#### Collected data
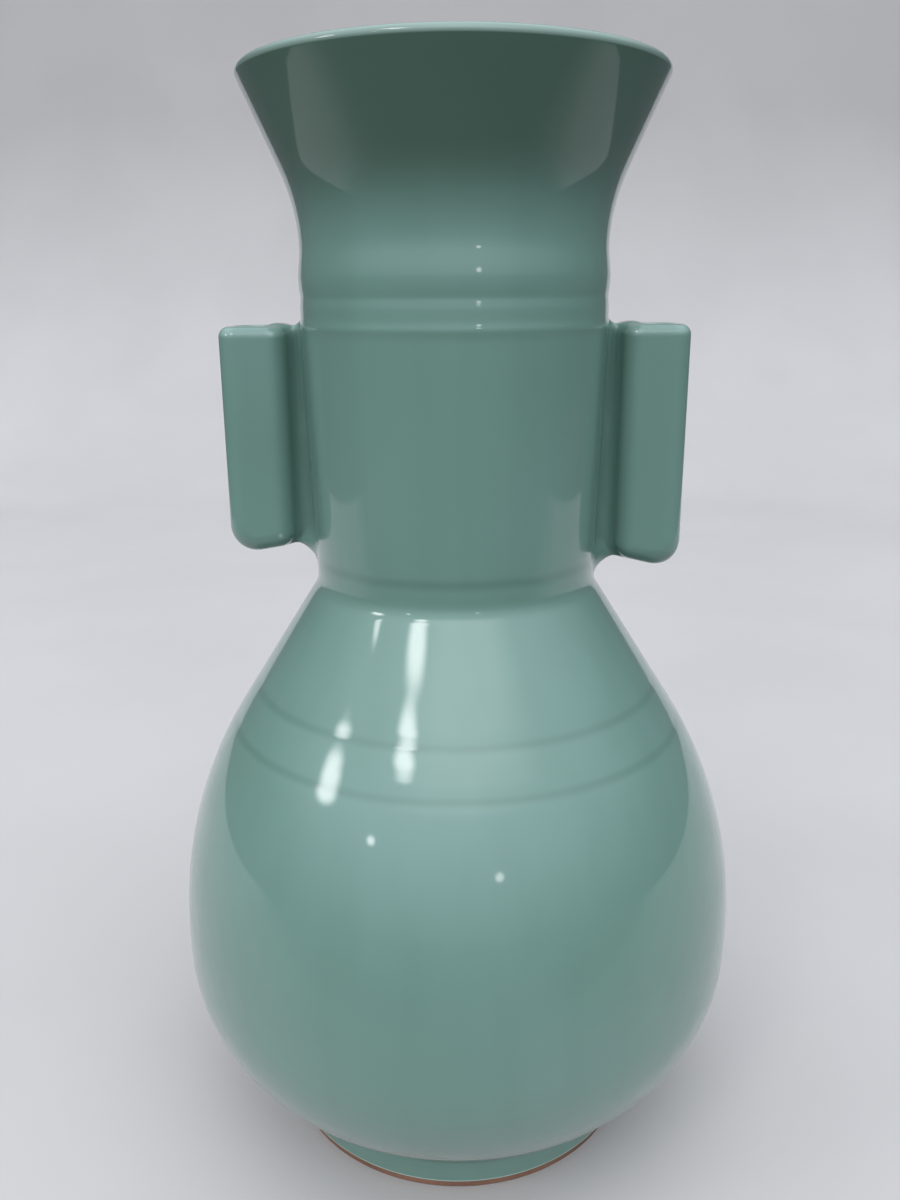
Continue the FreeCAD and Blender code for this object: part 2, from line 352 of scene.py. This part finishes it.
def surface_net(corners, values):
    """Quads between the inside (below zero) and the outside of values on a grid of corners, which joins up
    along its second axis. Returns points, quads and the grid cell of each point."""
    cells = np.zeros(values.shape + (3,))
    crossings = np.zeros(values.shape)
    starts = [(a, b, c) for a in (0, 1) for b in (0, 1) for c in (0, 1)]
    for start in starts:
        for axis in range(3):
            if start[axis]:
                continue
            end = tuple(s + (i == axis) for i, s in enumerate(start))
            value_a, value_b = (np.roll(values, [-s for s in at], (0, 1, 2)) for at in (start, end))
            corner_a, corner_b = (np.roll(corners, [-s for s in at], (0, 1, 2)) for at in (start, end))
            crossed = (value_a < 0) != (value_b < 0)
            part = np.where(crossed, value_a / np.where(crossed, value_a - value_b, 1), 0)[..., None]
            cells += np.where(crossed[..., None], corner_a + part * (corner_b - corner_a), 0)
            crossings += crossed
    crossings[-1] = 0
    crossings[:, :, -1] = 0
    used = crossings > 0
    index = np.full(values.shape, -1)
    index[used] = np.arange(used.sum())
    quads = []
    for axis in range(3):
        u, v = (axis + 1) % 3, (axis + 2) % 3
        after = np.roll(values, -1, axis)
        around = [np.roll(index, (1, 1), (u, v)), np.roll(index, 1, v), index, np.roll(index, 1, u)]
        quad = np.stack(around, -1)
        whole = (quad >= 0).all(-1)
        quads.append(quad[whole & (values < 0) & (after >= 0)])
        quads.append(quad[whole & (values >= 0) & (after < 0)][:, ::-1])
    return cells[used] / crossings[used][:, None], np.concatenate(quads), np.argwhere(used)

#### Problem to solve
Repeat the whole listing exactly, keeping every line intact.

#### Solution
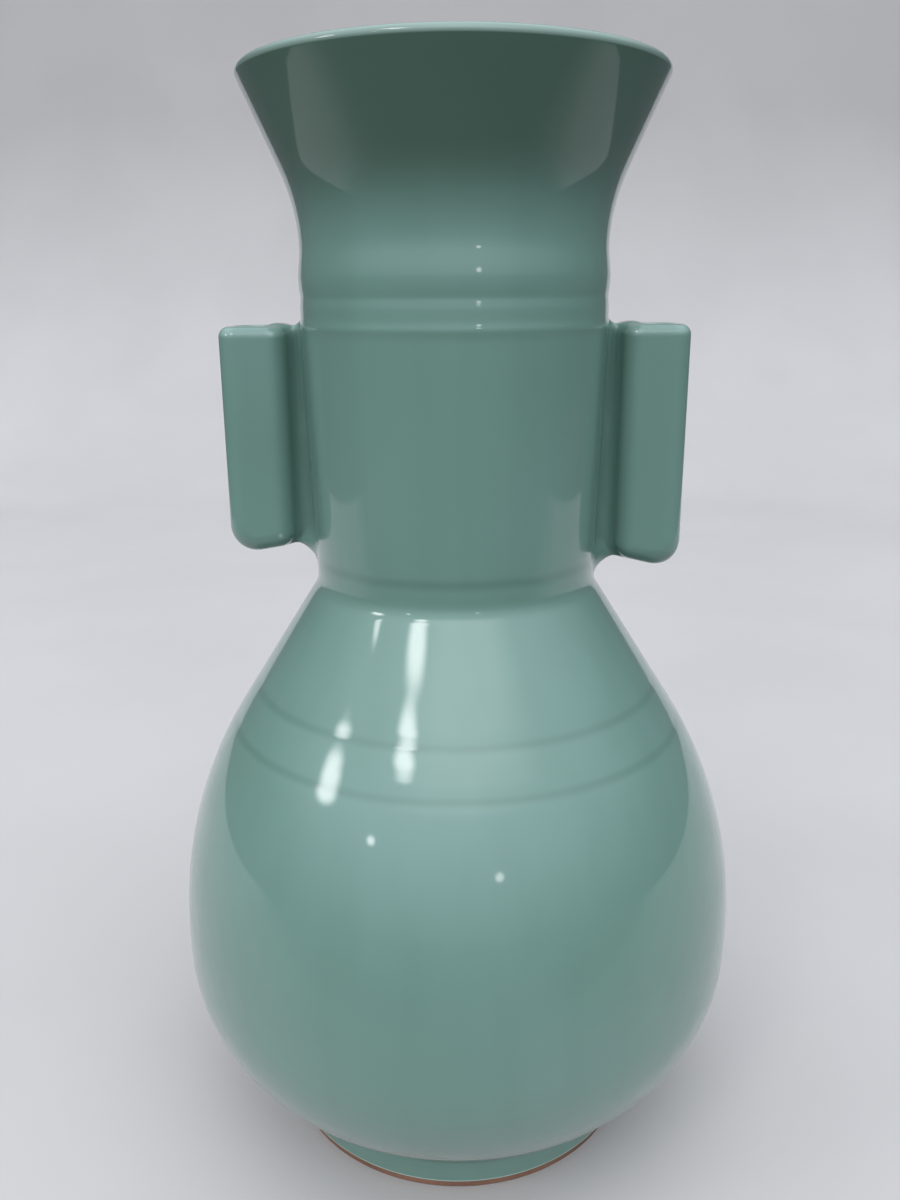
Continue the FreeCAD and Blender code for this object: part 2, from line 352 of scene.py. This part finishes it.
def surface_net(corners, values):
    """Quads between the inside (below zero) and the outside of values on a grid of corners, which joins up
    along its second axis. Returns points, quads and the grid cell of each point."""
    cells = np.zeros(values.shape + (3,))
    crossings = np.zeros(values.shape)
    starts = [(a, b, c) for a in (0, 1) for b in (0, 1) for c in (0, 1)]
    for start in starts:
        for axis in range(3):
            if start[axis]:
                continue
            end = tuple(s + (i == axis) for i, s in enumerate(start))
            value_a, value_b = (np.roll(values, [-s for s in at], (0, 1, 2)) for at in (start, end))
            corner_a, corner_b = (np.roll(corners, [-s for s in at], (0, 1, 2)) for at in (start, end))
            crossed = (value_a < 0) != (value_b < 0)
            part = np.where(crossed, value_a / np.where(crossed, value_a - value_b, 1), 0)[..., None]
            cells += np.where(crossed[..., None], corner_a + part * (corner_b - corner_a), 0)
            crossings += crossed
    crossings[-1] = 0
    crossings[:, :, -1] = 0
    used = crossings > 0
    index = np.full(values.shape, -1)
    index[used] = np.arange(used.sum())
    quads = []
    for axis in range(3):
        u, v = (axis + 1) % 3, (axis + 2) % 3
        after = np.roll(values, -1, axis)
        around = [np.roll(index, (1, 1), (u, v)), np.roll(index, 1, v), index, np.roll(index, 1, u)]
        quad = np.stack(around, -1)
        whole = (quad >= 0).all(-1)
        quads.append(quad[whole & (values < 0) & (after >= 0)])
        quads.append(quad[whole & (values >= 0) & (after < 0)][:, ::-1])
    return cells[used] / crossings[used][:, None], np.concatenate(quads), np.argwhere(used)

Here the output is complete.